The leftwing version of UBI combines it with universal health care and other benefits. The phenomenon outlined above would still be a concern. Anyone who has had to get a car repair after a stimulus check will be familiar with the idea that if a seller knows how much you received, their price will update accordingly. Still, if housing, food, and health care are seen as rights. UBI could perhaps enable people to live with considerably more freedom than we have seen in recent memory.

Reproductive labor

We tend to glorify the work of factory workers when talking about work. This is true on the left and on the right. We also tend to elide compensation with value. Even corporate lawyers can be said to produce something and since they are highly paid it must be important!

However, the most important work in society is often entirely unpaid. This is the work of making, educating, and caring for human beings. This work literally creates society. There is an important intersection with feminism here: the reproductive work above is all stereotypically considered "women's work" and devalued accordingly. It was feminist scholars criticizing Marx who coined the phrase "reproductive labor".

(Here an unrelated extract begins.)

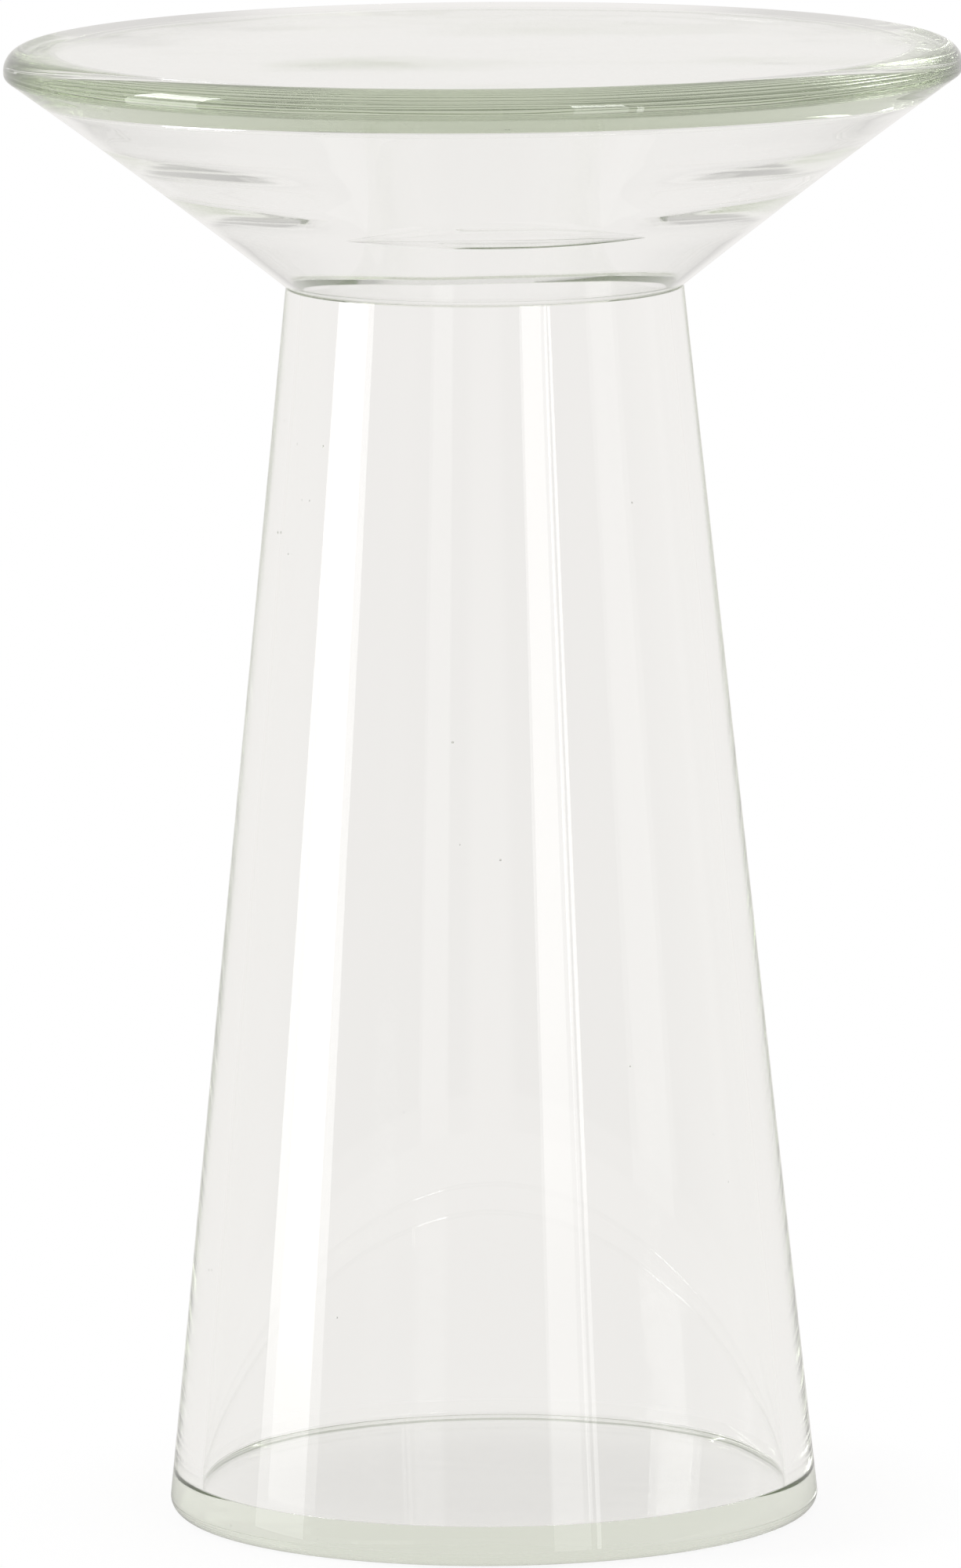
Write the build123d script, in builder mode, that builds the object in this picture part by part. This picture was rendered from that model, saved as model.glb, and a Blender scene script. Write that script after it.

Service to caring labor is also ideally the point of all other work. Why else create things unless we are serving a need — our own or someone else's.

However, the way we think about value is backwards. We tend to think that if something is highly paid it must be important. Often the opposite is true. In Bullshit Jobs, Graeber argued that we are all aware of this to some degree and that it causes us spiritual harm. Arguments about profit and value beg the question in the sense of the phrase as describing a fallacy: money is a measure of value therefore highly compensated work must be valuable. When profit is allowed to become the measure of value all sorts of insanity is possible: - the destruction of "surplus" goods to control price - the financialization of the economy (ie the takeover of the FIRE sector)

The dissonance we have around value and values often comes up when we talk about education. I think it was Graeber that pointed out that we talk about the value of education in shaping the workforce as if this is the sole purpose of learning. We don't talk about the value of education in making free human beings. This was the original meaning of liberal arts — the education that a person needs in order to function as a free member of society.